This one is too short to count toward my CBR goal but I didn’t want to leave it off my review list because I really enjoyed it.
Lies, Knives, and Girls in Red Dresses is (are you ready?) a collection of retold and re-imagined fairy tales.
I love this genre. I don’t know if it’s possible to have a favorite of any type of book when you love books so much, but fairy tales and folklore are way up on the list, and when they turn into retold tales and urban fantasy, my knees get weak.
There are twenty two stories here, including Rapunzel, the Twelve Dancing Princesses, Hansel and Gretel, the Ugly Duckling, Rumpelstiltskin, Red Riding Hood, and the Princess with that damned pea.
The tales are told as short poems without much introduction. We know who Cinderella is, so when we hear the aftermath from the stepsisters’ point of view, we don’t need to hear all that crap about the ball again.
To make these stories all the more sweet is the amazing mix between Once Upon and Time and Modern Time.
Cinderella’s stepsisters have surgery instead of their mother hacking off their toes.
Rapunzel’s mother talks about her three times a week therapy appointments. The prince meets other princes in rehab while he waits for his eyes to heal.
The Little Match Girl is selling her CDs on the corner. The cops find her dead, but what are you going to do?
A soldier makes a pact with the devil where he’ll wear the bearskin for seven years so his PTSD will stop.
The Beast is a bit bored now. The weather is perfect, he’s a man again, but sometimes he really misses those fangs.
Hansel and Gretel? Oh, they are pissed. So very pissed.
Death makes his godson an amazing football player, poised to win the Heisman. Things don’t go so well.
If you spit jewels when you speak and your sister spews toads, how on earth to you expect to keep a husband?
When you’re the only one speaking the truth about the Emperor’s New Clothes, how long can you hold out?

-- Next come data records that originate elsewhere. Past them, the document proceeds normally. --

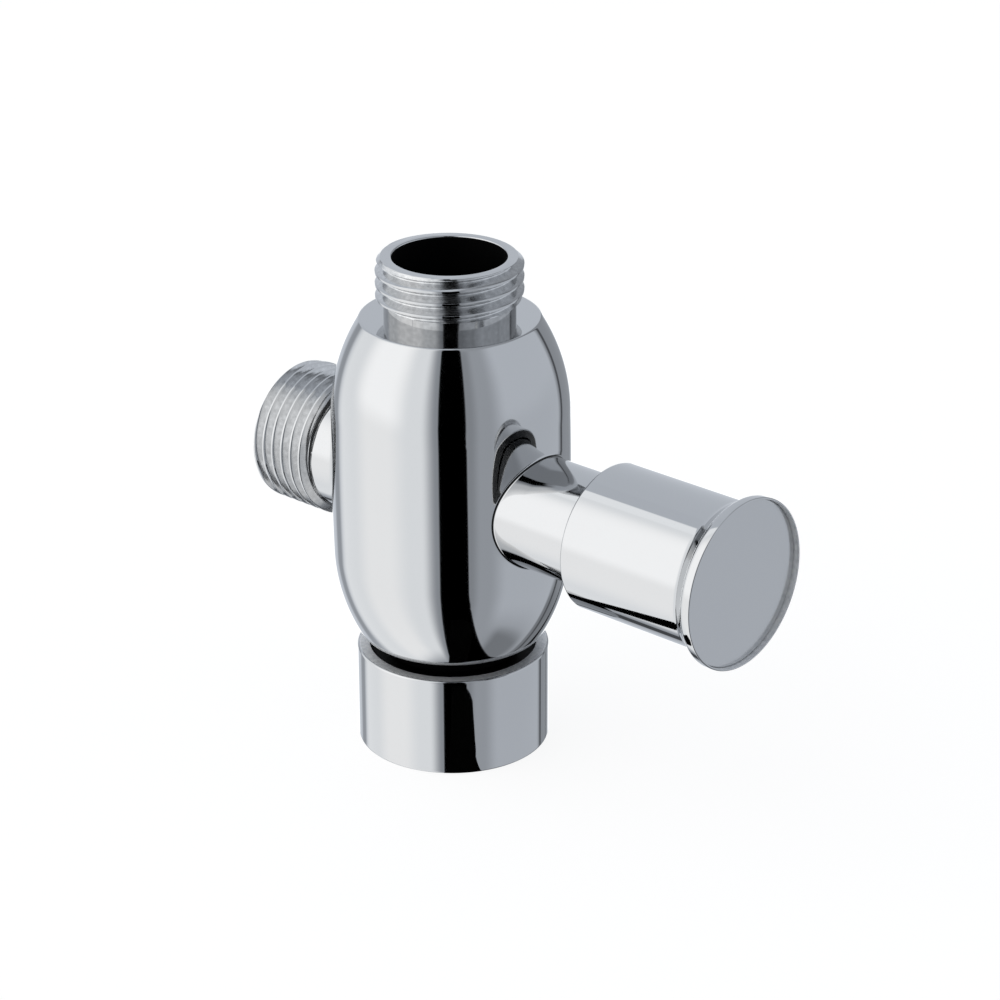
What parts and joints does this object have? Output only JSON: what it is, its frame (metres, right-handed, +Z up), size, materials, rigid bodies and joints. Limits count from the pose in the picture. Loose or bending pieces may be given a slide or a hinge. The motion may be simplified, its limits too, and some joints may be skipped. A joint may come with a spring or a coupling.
{
  "type": "shower diverter valve",
  "caption": "Three-way shower diverter: barrel body with a swivel inlet nut, an upper and a side threaded outlet, and a push-pull knob.",
  "frame": {"origin": "centre of the swivel nut's open face, the inlet", "axes": "+Z up the barrel to the upper outlet, +X along the valve axis to the knob"},
  "size_m": [0.0836, 0.0344, 0.0744],
  "materials": {
    "chrome_plate": "bright chrome plate on brass",
    "bare_brass": "turned brass",
    "steel": "stainless steel",
    "seal_rubber": "black moulded rubber"
  },
  "bodies": {
    "valve": {"valve_body": "chrome_plate", "nut_snap_ring": "steel", "inlet_washer": "seal_rubber", "guide_bush": "bare_brass", "bush_seal_inner": "seal_rubber", "bush_seal_outer": "seal_rubber"},
    "inlet_nut": {"swivel_nut": "chrome_plate"},
    "sliding_seals": {"spindle_seal_inner": "seal_rubber", "spindle_seal_outer": "seal_rubber"},
    "diverter": {"spindle": "bare_brass", "poppet_core": "bare_brass", "poppet_seal_top": "seal_rubber", "poppet_seal_side": "seal_rubber", "poppet_washer_top": "bare_brass", "poppet_washer_side": "bare_brass", "poppet_nut": "steel", "pull_knob": "chrome_plate", "knob_lock_washer": "steel", "knob_screw": "steel", "knob_cap": "chrome_plate"}
  },
  "joints": [
    {"name": "nut_swivel", "type": "hinge", "parent": "valve", "child": "inlet_nut", "pos_m": [0, 0, 0.0136], "axis": [0, 0, 1], "continuous": true},
    {"name": "knob_slide", "type": "slide", "parent": "valve", "child": "sliding_seals", "axis": [1, 0, 0], "range_m": [-0.008, 0]},
    {"name": "knob_turn", "type": "hinge", "parent": "sliding_seals", "child": "diverter", "pos_m": [0.0402, 0, 0.0402], "axis": [1, 0, 0], "continuous": true}
  ]
}
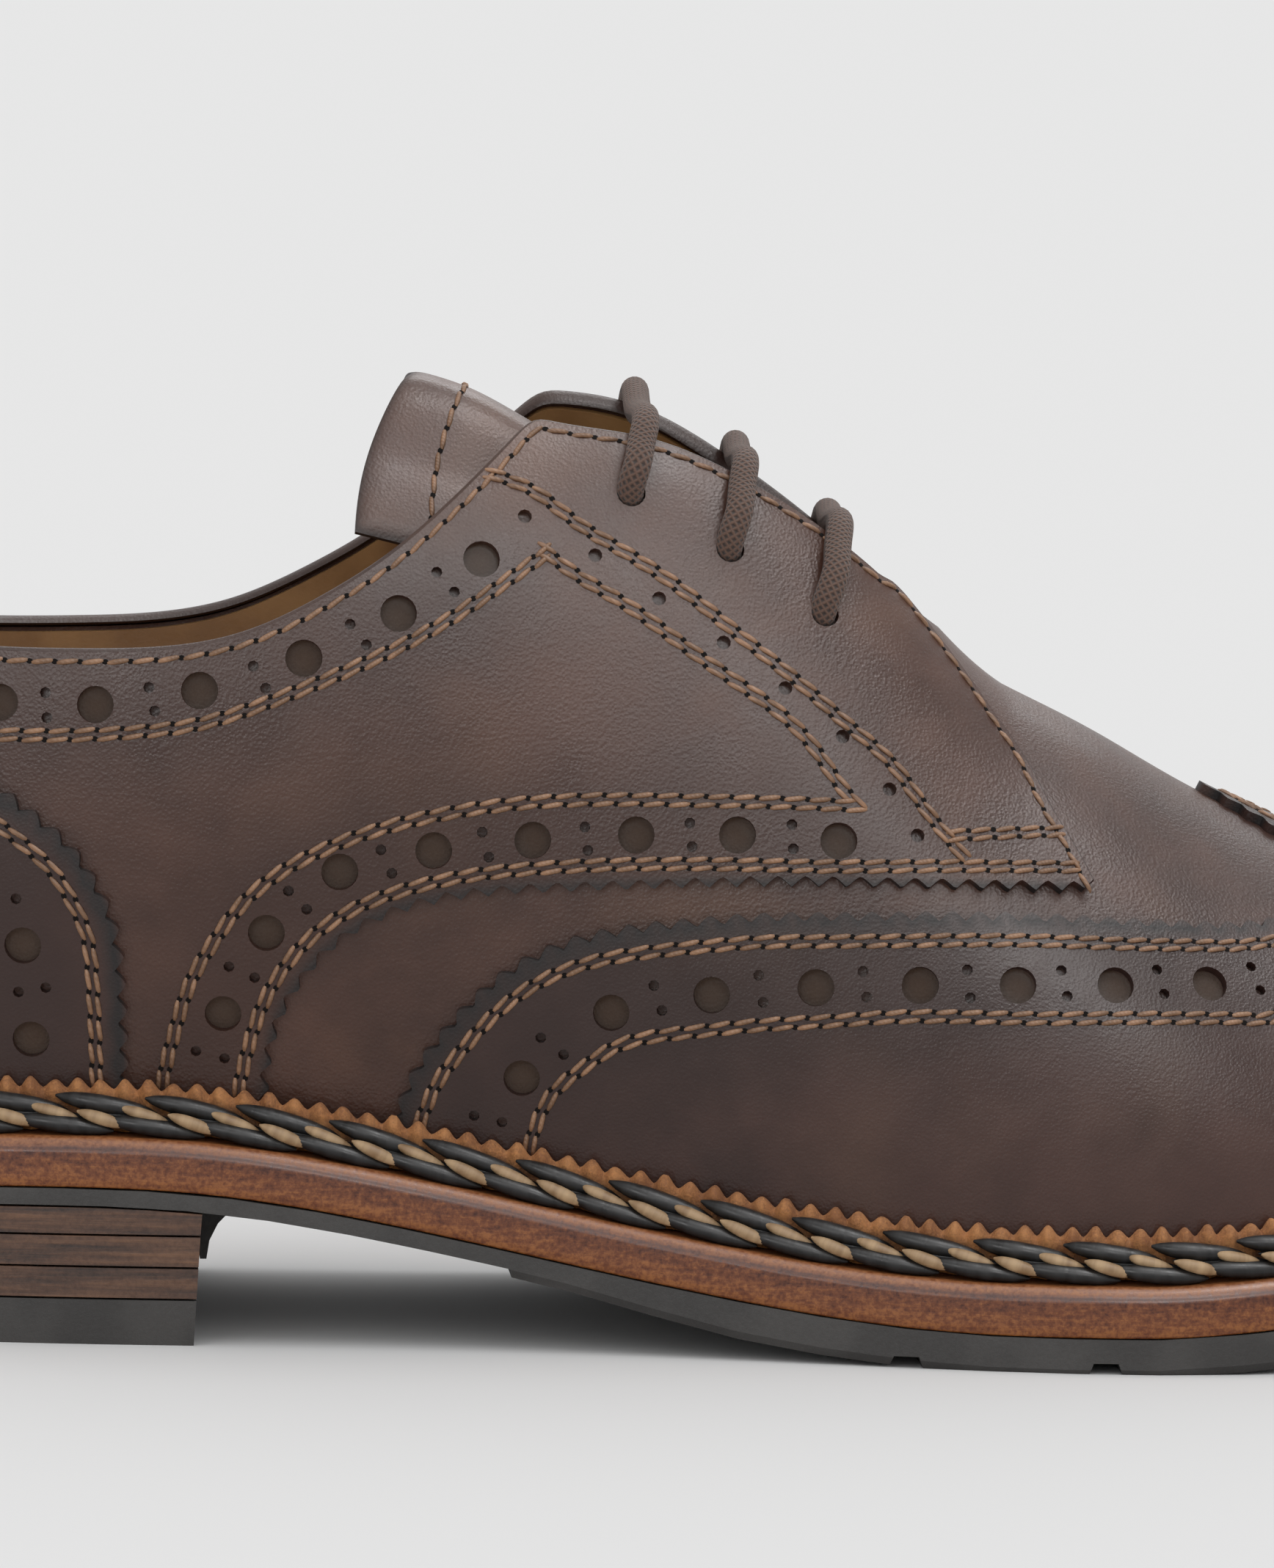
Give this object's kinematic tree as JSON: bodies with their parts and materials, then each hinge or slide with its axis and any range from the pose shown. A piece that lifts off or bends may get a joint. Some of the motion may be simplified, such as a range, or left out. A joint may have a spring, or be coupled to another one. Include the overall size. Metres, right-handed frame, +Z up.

The miller’s daughter in Rumpelstiltskin? Life is so boring after you’ve won a dangerous game. Surely there’s got to be something much more dangerous out there in the woods.
Little Red Riding Hood is trying to tell the story to her mom, but god, stop interrupting me! The whole thing was, like, gross? But whatever. I let him. And then some dude shows up with scissors and it’s wicked gay, but whatever, I’m hungry and you need to get off my back, OK?
I love it.
The illustrations are amazing. Koertge wrote some beautiful lines, but without Dezso’s art, this book wouldn’t have been as good. The art is all black on white in woodcut style. The lines are sharp and deep. Shadows and movement surround the cuts and you can almost see the red of the blood as it drips down someone’s chin.
Even better? Dezso is an art professor at Amherst College, so I bet I could go see her work in person somewhere. http://andreadezso.com/
Hole. Lee. Shit. She did embroidery of things her mother said to her as a child. Transylvanian moms are AMAZING!
http://andreadezso.com/DRAWING_embroidered.html
I need to stop looking at her page or I’m going to stay up for another hour and I should really go to bed.
In conclusion:
If you like folklore, fairy tales and slightly fucked up shit, get this book. It’s much tamer than the monkey sex in Robert Coover’s Briar Rose but not purified like Disney.